Thank you to the fantastic bunch of volunteers who make this such an amazing conference, and to all the participants who bring their ideas and their friendship.

Saturday, March 16, 2013

HTSQL lightning talk slides

I posted the slideshow from my PyPGDay HTSQL lightning talk here. Thanks to everybody involved with PyPGDay, I loved it!

Saturday, March 09, 2013

Forsooth, a dataset

Do you ever want a demo or sample dataset that doesn't bore you to death? How about one steaming with sex, murder, and mayhem?

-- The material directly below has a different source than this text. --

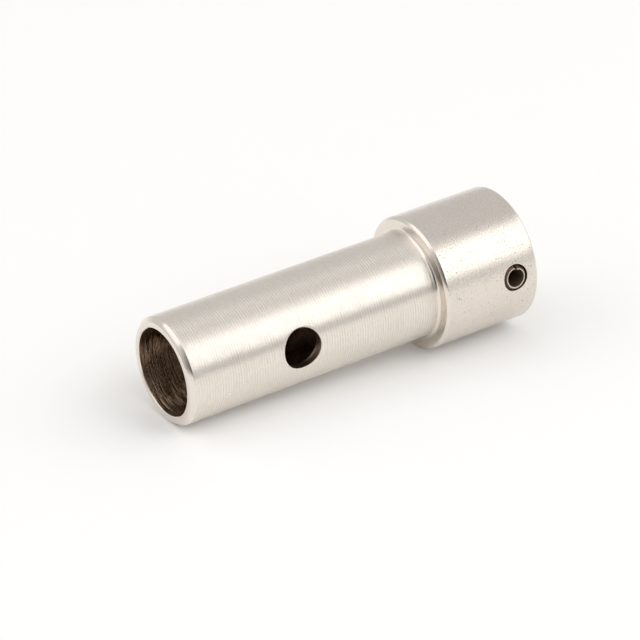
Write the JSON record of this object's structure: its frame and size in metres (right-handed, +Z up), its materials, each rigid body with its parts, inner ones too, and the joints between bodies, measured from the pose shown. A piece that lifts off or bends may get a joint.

I'll be giving a lightning talk on HTSQL at PyPGDay this Wednesday, and wanted to show it off with some data worthy of its awesomeness. How about Shakespeare? Yeah! Luckily, Open Source Shakespeare has published a database of all Will's works. Unluckily, they've only published it as flat text files and as a Microsoft Access database. ("Open Source" Shakespeare? In a closed-source database? And a horrible one at that? Yeah, I know.)

So I fixed that; opensourceshakespeare on GitHub is a port of the opensourceshakespeare.org data to the RDBMS the Bard himself would have used, PostgreSQL. Porting further to MySQL and SQLite is left as an exercise for the reader (for now; maybe I'll add those after PyCon.)

Enjoy! And if you're ever in Cincinnati, you have GOT to see the Cincinnati Shakespeare Company. They're like... they're like actually eating the food, when all you've done before is look at the recipes.